По форме и содержанию «Комедию жизни» можно сопоставить с «Душой Лотоса» Ф. Купки (1898). Идентичен сюжет левых створок – душа в ожидании нового рождения. У Купки это представлено как воспарение над лотосом (ср. с другой известной его работой – «Начало жизни», 1900–1903) – иллюстрация тезиса Е. П. Блаватской о лотосе как божественной мысли, развивающейся от абстрактного к конкретному. Вахал же изображает душу, подбирающую себе телесную оболочку, как капусту на грядке. Центр – Жизнь земная в образе привязанной к дереву фигуры человека с деформированными змеевидными формами, вокруг нее «оживают» едва заметные глазу духи и демоны, сверху – девичий лик (Бодхисаттва?) с опущенными глазами. Правая створка – Смерть, где в соответствии с принятой в теософии иерархией изображены астральные уровни – низший, в котором сконцентрированы страсти и желания и где пребывает освобожденное от физической оболочки тело прежде, чем попадает в высший астральный план для следующей реинкарнации. Здесь едва различимы силуэты в кромешной тьме иссиня-черного цвета, и только вспышки света, несколькими золотыми пятнами брошенные во тьму, напоминают «Ад» Босха до тех пор, пока мы не разглядим, что это тоже чьи-то личины.

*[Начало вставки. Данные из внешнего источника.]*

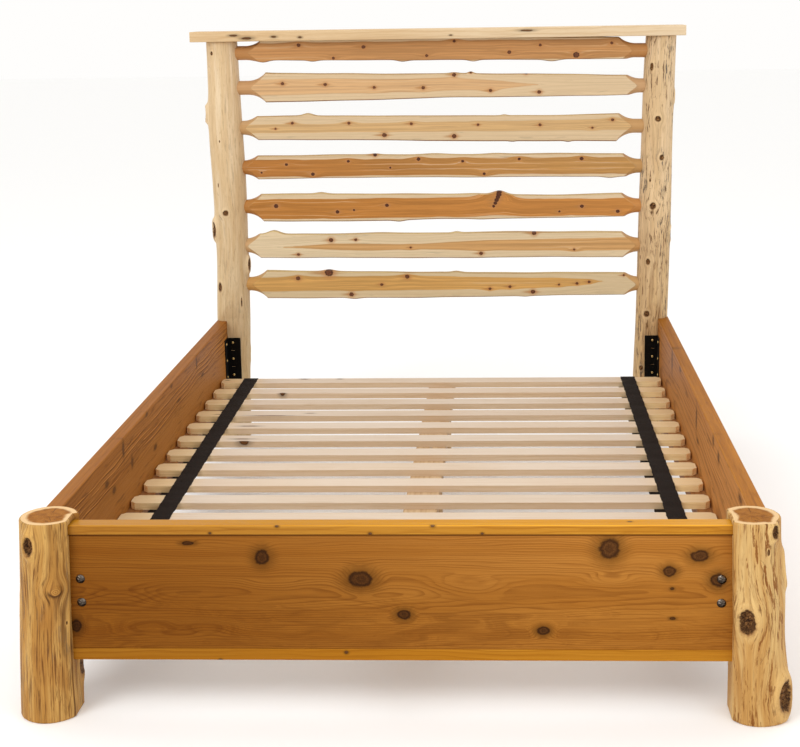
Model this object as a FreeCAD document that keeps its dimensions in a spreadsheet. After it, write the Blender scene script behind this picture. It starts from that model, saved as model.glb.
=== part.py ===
import FreeCAD, Part
import math
import os
import re
import Sketcher
from FreeCAD import Placement, Rotation, Vector

# Rustic log bed for a queen mattress, in millimetres.
# +Z is up and the floor is z = 0. +Y runs from the foot end to the head end, +X is the
# right-hand side seen from the foot. The origin is the middle of the footprint.

doc = FreeCAD.newDocument("log_bed")

# Driving sizes
SIZES = {
    # Mattress and the room round it
    "mattress_width": 1524,
    "mattress_length": 2032,
    "mattress_side_gap": 8,
    "mattress_end_gap": 36,
    # Side rails, sawn boards, and how far below their tops the slat deck lies
    "rail_thickness": 38,
    "rail_depth": 286,
    "rail_top_height": 435,
    "deck_drop": 182,
    "rail_edge_radius": 3,
    # Foot posts, short round logs with a flat towards the panel and a seat for the rail
    "foot_post_diameter": 133,
    "foot_post_rise": 20,
    "foot_flat_inset": 49,
    "foot_flat_distance": 52,
    "foot_seat_distance": 48,
    # Footboard panel and its trims
    "trim_forward": 26,
    "footboard_rise": 7,
    "footboard_drop": 18,
    "top_trim_depth": 41,
    "top_trim_thickness": 20,
    "top_trim_overhang": 6,
    "bottom_trim_height": 26,
    "bottom_trim_overhang": 2,
    "panel_thickness": 25,
    "panel_tongue": 8,
    "groove_clearance": 0.15,
    "trim_edge_radius": 3,
    # Head posts, tall round logs
    "head_post_diameter": 112,
    "head_post_height": 1425,
    "head_seat_distance": 46,
    "head_seat_margin": 22,
    "rabbet_depth": 36,
    "rabbet_clearance": 0.15,
    # Cap board across the head posts
    "cap_overhang": 45,
    "cap_depth": 140,
    "cap_thickness": 35,
    "cap_edge_radius": 4,
    "cap_dowel_diameter": 12,
    "cap_dowel_length": 44,
    "cap_dowel_spacing": 50,
    "cap_dowel_outset": 20,
    # Headboard rails, half logs with round tenons
    "tenon_diameter": 49,
    "tenon_clearance": 0.15,
    "tenon_end_gap": 0.5,
    "tenon_cover": 1.5,
    "cove_radius": 50,
    "half_log_depth": 52,
    "log_count": 7,
    "log_opening": 50,
    "lowest_log_rise": 128,
    "top_log_drop": 41,
    "top_log_closer": 19,
    # Ledgers under the slat ends
    "ledger_width": 41,
    "ledger_depth": 38,
    "ledger_end_gap": 2,
    "ledger_screw_end": 70,
    # Rail brackets, bent black steel angle, and their brass screws
    "bracket_height": 152,
    "bracket_post_leg": 47,
    "bracket_rail_leg": 55,
    "bracket_gauge": 3,
    "bracket_top_drop": 61,
    "bracket_screw_pitch": 59,
    "bracket_screw_inset": 19,
    "bracket_rail_screw_inset": 34,
    "bracket_slot_length": 12,
    "bracket_slot_width": 2.5,
    "bracket_screw_head": 9,
    "bracket_screw_head_height": 2.6,
    "bracket_screw_diameter": 4.2,
    "bracket_screw_length": 30,
    # Panel angles behind the footboard, with coach bolts through the panel
    "angle_height": 110,
    "angle_panel_leg": 44,
    "angle_post_leg": 28,
    "angle_bolt_pitch": 54,
    "angle_bolt_inset": 25,
    "angle_upper_bolt_drop": 124,
    "bolt_diameter": 8,
    "bolt_head_diameter": 19,
    "bolt_head_height": 4.5,
    "bolt_tail": 4,
    "washer_diameter": 20,
    "washer_thickness": 1.6,
    "nut_width": 13,
    "nut_height": 6.5,
    "angle_screw_inset": 18,
    "angle_screw_pitch": 35,
    # Countersunk wood screws of the ledgers and the centre beam
    "wood_screw_head": 9,
    "wood_screw_head_height": 4.2,
    "wood_screw_diameter": 5,
    "ledger_screw_length": 62,
    "ledger_screw_count": 6,
    "cleat_screw_length": 56,
    "beam_screw_length": 80,
    "screw_point": 8,
    "screw_hole_clearance": 0.2,
    # Centre beam, its legs, glides and cleat
    "beam_width": 89,
    "beam_depth": 38,
    "beam_offset": 6,
    "beam_head_gap": 54,
    "leg_width": 60,
    "glide_diameter": 32,
    "glide_height": 8,
    "glide_stem_diameter": 5,
    "glide_stem_length": 18,
    "beam_screw_spacing": 30,
    "cleat_depth": 38,
    "cleat_height": 38,
    "cleat_screw_spacing": 59,
    "cleat_top_screw_spacing": 15,
    "cleat_top_screw_length": 60,
    # Slat roll
    "slat_count": 14,
    "slat_width": 63.5,
    "slat_thickness": 19,
    "slat_side_gap": 5,
    "slat_corner": 13,
    "slat_edge_radius": 1.5,
    "deck_head_gap": 120,
    "deck_foot_gap": 62,
    "strap_width": 50,
    "strap_thickness": 1.6,
    "left_strap_head_inset": 92,
    "left_strap_foot_inset": 124,
    "right_strap_head_inset": 112,
    "right_strap_foot_inset": 102,
    "under_strap_left_inset": 76,
    "under_strap_right_inset": 122,
    "staple_crown": 11,
    "staple_wire": 0.9,
    "staple_leg": 9,
    "staple_spacing": 26,
    # How far every cutting solid runs past what it cuts
    "overrun": 20,
}

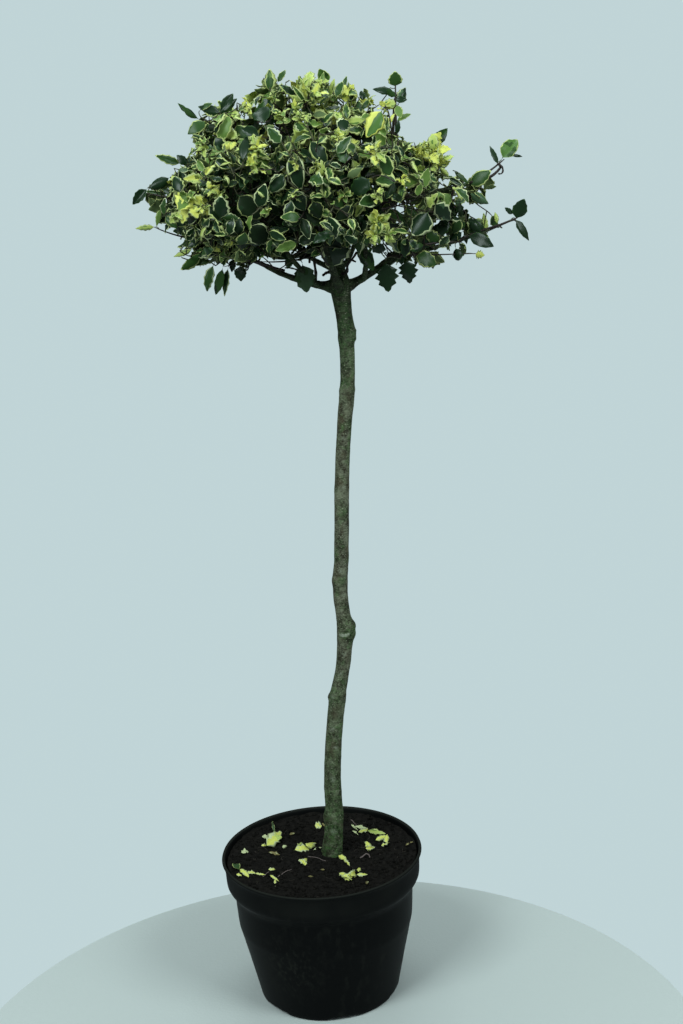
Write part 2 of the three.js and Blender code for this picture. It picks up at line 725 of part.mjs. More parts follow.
LIMBS.forEach(layLimb);
const placed = [makeTrunk(GAP)];
for (const limb of limbs.values()) {
  let solid = limbSolid(limb);
  for (const earlier of placed) solid = solid.subtract(earlier);
  addNode(`bough_${limb.name}`, mainBody(solid), LIMB_COLOUR, 0.8);
  placed.push(limbSolid(limb, GAP));
}

const obstacles = limbPoints();
MASSES.forEach((mass, i) => {
  addNode(`foliage_${mass.name}`, makeMass(mass, SEED + i, obstacles), LEAF_COLOUR, 0.4);
});

export default group;
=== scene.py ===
"""The looks of a variegated holly on one clear stem, in a round nursery pot.

Sizes in the tables are millimetres in the part's own frame: +Z up, -Y to the front, and the
origin at the middle of the pot's underside. Meshes are in metres.
"""
import json
import math

import bpy
import numpy as np
from mathutils import Matrix, Vector

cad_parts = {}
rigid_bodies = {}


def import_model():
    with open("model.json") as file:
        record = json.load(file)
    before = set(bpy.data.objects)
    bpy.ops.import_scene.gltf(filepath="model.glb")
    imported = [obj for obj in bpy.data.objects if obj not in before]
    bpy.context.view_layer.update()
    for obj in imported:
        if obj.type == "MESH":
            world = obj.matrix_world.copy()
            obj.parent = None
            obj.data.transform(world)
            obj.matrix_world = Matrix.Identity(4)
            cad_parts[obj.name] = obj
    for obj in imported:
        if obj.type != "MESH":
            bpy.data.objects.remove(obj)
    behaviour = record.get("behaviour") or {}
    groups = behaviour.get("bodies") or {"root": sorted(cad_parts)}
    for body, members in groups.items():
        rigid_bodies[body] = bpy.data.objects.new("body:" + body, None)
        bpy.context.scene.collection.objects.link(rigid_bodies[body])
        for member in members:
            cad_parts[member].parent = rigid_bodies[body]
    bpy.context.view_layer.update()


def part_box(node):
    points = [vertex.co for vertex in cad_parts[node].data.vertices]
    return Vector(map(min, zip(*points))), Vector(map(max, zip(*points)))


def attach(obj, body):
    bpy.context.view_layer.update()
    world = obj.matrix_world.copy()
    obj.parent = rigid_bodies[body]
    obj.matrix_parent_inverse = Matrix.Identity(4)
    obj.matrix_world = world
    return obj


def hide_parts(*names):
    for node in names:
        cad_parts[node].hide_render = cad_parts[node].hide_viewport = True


bl_info = {
    "name": "Potted variegated holly",
    "version": (1, 0, 0),
    "blender": (4, 5, 0),
    "location": "View3D > Sidebar > Holly",
    "description": "Makes the pot, compost, stem, boughs, twigs and leaves of a holly",
    "category": "Object",
}

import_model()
MM = 0.001
GOLDEN_ANGLE = math.radians(137.508)
STEPS_UP = np.linspace(0, 1, 8)  # the points of a shoot, as shares of its way up
UP = np.array([0.0, 0.0, 1.0])

# ---- sizes

POT_PROFILE = [  # radius, height: underside, outside, lip, inside, floor
    (60, 0), (112, 0), (118, 1.2), (119.4, 4), (121.5, 15), (133.5, 71), (145.8, 126), (147.3, 131),
    (148.4, 137), (151.2, 187), (152.3, 194), (157, 201), (162.6, 207), (163.9, 212), (164.4, 228),
    (165, 241), (165.6, 247.5), (168.4, 248.8), (169.6, 250.8), (169.3, 252.6), (167.6, 253.9),
    (165.4, 253.6), (164, 251.6), (163, 244), (162.2, 226), (161.6, 212), (153.3, 199), (148.3, 187),
    (146, 135), (119, 16), (116, 11), (60, 10),
]
POT_PROFILE_HEIGHT = 254.0
POT_ROWS = 150
POT_FOOT_RADIUS = 119.0
ARCH_COUNT = 6
ARCH_TURN = 0.16
ARCH_HALF_WIDTH = 30.0
ARCH_HEIGHT = 7.0
ARCH_DEPTH = 14.0
SCUFF_PLACE, SCUFF_RADIUS = (-70, -125, 105), 85

SOIL_LEVEL = 240.0
SOIL_RADIUS = 162.0
SOIL_SINK = 0.8  # how far the lumpy surface is let down
SOIL_EDGE_RISE = 6.0
SOIL_HEAP = (105, 160)  # the radii between which the surface rises to the wall
SOIL_LUMPS = [(2.2, 26, 3), (1.5, 8, 4), (0.8, 3.2, 5)]  # height, size, seed of the noise
SOIL_SKIRT = [(60, 60), (130, 120), (150, 198)]  # radius, height: under the surface's edge
BED_RINGS = 110
BED_SEGMENTS = 220
BED_CLEARANCE = 1.2
CRUMB_SEED = 9
FIBRE_SIDES = 5

STEM_FOOT = 229.0
LEADER_STEPS = 80
BOUGH_STEPS = 48
BOUGH_SIDES = 16
BOUGH_SEED = 5
BARK_SEEDS = (11, 12, 13)
FORK = (1192, 1240)  # the heights between which the stem's radius gives way to the leader's
TRUNK_Y = 13.4
TRUNK_TOP = 1206.0
TRUNK_LINE = [  # height, x
    (232, 16), (300, 24.5), (373, 26), (445, 32.5), (524, 44), (585, 57), (640, 61.5), (690, 59), (724, 59),
    (762, 63.5), (857, 69.5), (939, 76), (1042, 88.5), (1115, 92), (1170, 88.5), (1206, 86),
]
STEM_RADIUS = 14.0
STEM_FLARE, STEM_FLARE_HEIGHT = 4.16, 60
STEM_STEPS = [  # from height, to height, change of radius
    (520, 570, -1.75), (600, 680, -0.25), (1100, 1140, 1.2), (1150, 1195, 2.4)]
KNOTS = [  # height, swell, spread, side in degrees from +X, how one-sided
    (308, 2, 11, 200, 0.3), (524, 1.4, 9, 180, 0.9), (630, 3.2, 15, 0, 0.6), (646, 4.0, 10, 6, 0.85),
    (629, 2.6, 7, 2, 0.95), (723, 1.4, 8, 180, 0.9), (1035, 0.9, 4, 0, 0), (1122, 3, 10, 0, 0.8),
    (1203, 2.4, 12, 0, 0), (1072, -0.6, 26, 0, 0),
]
ROUGH_HEIGHTS = (308, 524, 640, 1122, 1203)
GREEN_KNOTS, GREEN_KNOT_RADIUS = [(72, 12, 640), (38, 12, 524), (24, 12, 308)], 38
STUB_ARM = 12.5  # turns a stub's angle into a distance round the stem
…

Форма триптиха в обоих случаях лишь задана обрамлением, и там и тут изображение переходит с одной створки на другую – с Рождения начинается Жизнь, в нее проникает Смерть, но забирает лишь тело, обрекая душу на вечные скитания в потемках. Остановить дурную бесконечность перерождений способен человек, но где он? Не этот же червяк, привязанный к дереву! Купка не изображает круговорот рождения и смерти, но центр его триптиха пуст, как «океан сансары». Купка, в отличие от Вахала, был практикующий медиум, а его ранняя живопись (и графика, заметим) отличалась необычайной конкретностью деталей при всей невообразимости положений. Глядя на триптих Вахала, мы понимаем, что это в гораздо большей степени книга, текст, и дело не в наличии надписей, не в отсылке к плакатному стилю сецессии. Вахал не идет от изображения к тексту или наоборот, для него всё, а возможно, и все вокруг него есть текст
«Кровавый роман», титульный лист
«Доктор Шимса», илл. к «Кровавому роману»
На первый поверхностный взгляд портрет Вахала совсем не вяжется с представлением об экспрессионизме. К тому же всегда существует как бы несколько Вахалов: он сознательно ускользает от четких дефиниций. Его часто называют мизантропом, но он твердит о любви к слабым, малым, особенно к животным. Многие считают его сатанистом, продавшим душу дьяволу, а он пишет: «благодарю Бога этой земли, Бога всякой твари, сверкающего в глазах моего пса, таящегося в звере, тепле солнца и тела – за то, что живу»8. Был бы у меня ребенок, «единственной религией, которую бы ему дал, был бы культ оптимизма. Воспитал бы его так, чтобы мороз и голод принимал за блаженство, операционная зала казалась ему местом забав, а больничная койка – театральной ложей»9. Ибо всё в мире – смех и радость, особенно для того, кто ступил во тьму, «добровольно став на путь магического исчезновения своего Я. Исчезновения в Неизвестном…»
Весной 1904 года, устав от Праги, он бежит в маленький городок Белу-под-Бездезем, но там его преследуют кошмары и галлюцинации, еще более измученный, он возвращается назад. Так появились две известные акварели – «Уровень астральный» и «Уровень элементарный» (1904–1907, тушь, акварель, пастель / бумага на картоне; 35,8 × 52,7). Многонаселенный нижний астральный уровень здесь вполне очевидно «босховский», тем более если мы примем сидящего в профиль человека за автопортрет художника. Причудливое средневековое столпотворение это отпугивающе прекрасно и долго не отпускает взгляд, скользящий по странно мерцающей массе.